Although Josephine remained well offshore of the eastern United States, the storm produced strong winds and high seas in combination with an area of high pressure. On the Outer Banks of North Carolina, strong winds were reported from October 11 to October 14. At Diamond Shoals, sustained winds were at 58 mph, with gusts as high as 75 mph. However, most of the damage caused by Josephine was due to high tides along the East Coast of the United States. On Hatteras Island, tides were 5.8 ft above the mean sea level. In addition, wave heights of 8 to 12 ft were reported on the island.
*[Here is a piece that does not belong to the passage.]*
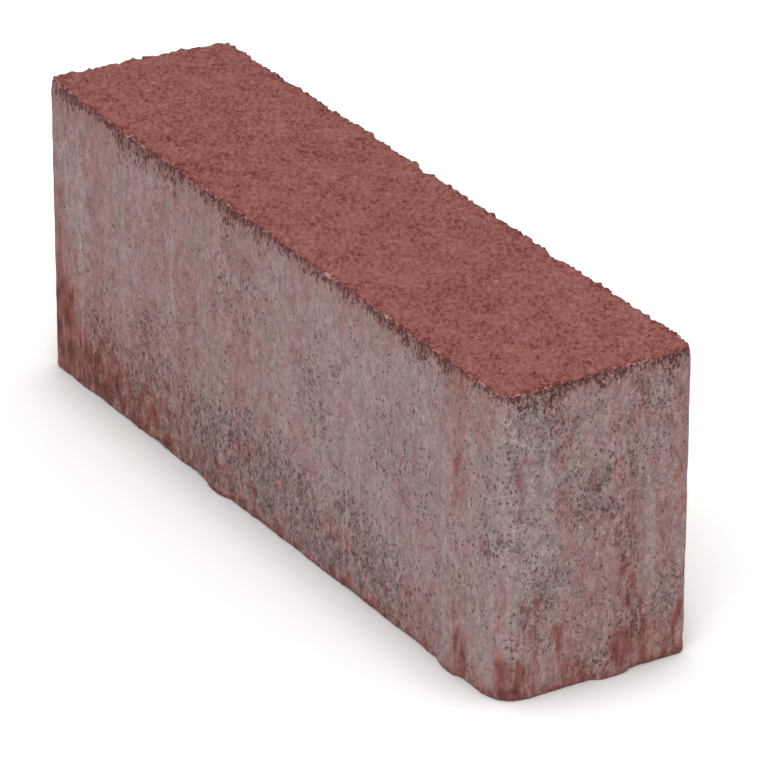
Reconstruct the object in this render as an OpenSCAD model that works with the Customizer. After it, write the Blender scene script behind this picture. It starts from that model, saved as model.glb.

Due to the tides, over-wash occurred on highways along the Outer Banks, which in turn caused those roads to close. Coastal erosion was also occurred in that area; most notably, the tides washed away nearly all protective sand dunes built by the Civilian Conservation Corps during the Great Depression, especially in the Rodanthe area. In the absence of protective sand dunes, the Outer Banks became vulnerable to future storms that would also produce high tides. Minor damage to houses were reported due to high tides near Nags Head and Kill Devil Hills; damage was mostly from the detachment of steps and porches.

Effects were somewhat lighter in Virginia. Gale-force winds were also observed in the state, with winds of 46–52 mph being reporting at Cape Henry and Chesapeake Light, respectively. High tides also occurred in Virginia, with waves of 9 to 10 ft reported at Chesapeake Light. Tidal flooding was reported in Delaware. In response to the hurricane, the United States Coast Guard activated extra workers in the event of any storm emergencies. High winds in Sea Bright, New Jersey washed an abandoned cabin cruiser into the jetty along the coast. In the same town, officials closed a portion of New Jersey Route 36. Helicopters evacuated three coast guardsmen from Ambrose Light in New York Harbor and two guardsmen from West Bank Light. Tides between 2 and 4 ft above normal resulted in minor coastal flooding on Long Island, New York and in parts of New Jersey. Officials closed 1.5 mi of a road in Southampton due to 3.5 ft deep flooding. In Massachusetts, a man fell off his boat and drowned while sailing the North River amidst large swells produced by Josephine. The outer fringes of the storm produced wind and rainfall in Cape Cod. In Newfoundland, Josephine dropped light rainfall, peaking at slightly less than 1 in.

Josephine also caused major effects to marine interests. High waves, estimated to have exceeded 15 ft, disabled a sailboat with a crew of six on it. They were quickly rescued after issuing a distress signal to a nearby tanker vessel. The storm caused the loss of 1,799 bags of sorghum from water damage when a freighter encountered Josephine en route to Baltimore, Maryland. The major shipping lanes of North America were severely impacted, with more than 25 ships reporting winds of at least 58 mph over a period of nine days. Furthermore, at least five of those ships reported hurricane-force winds during a period of six days. The highest wind speed reported from a ship was 92 mph, which was observed on October 16.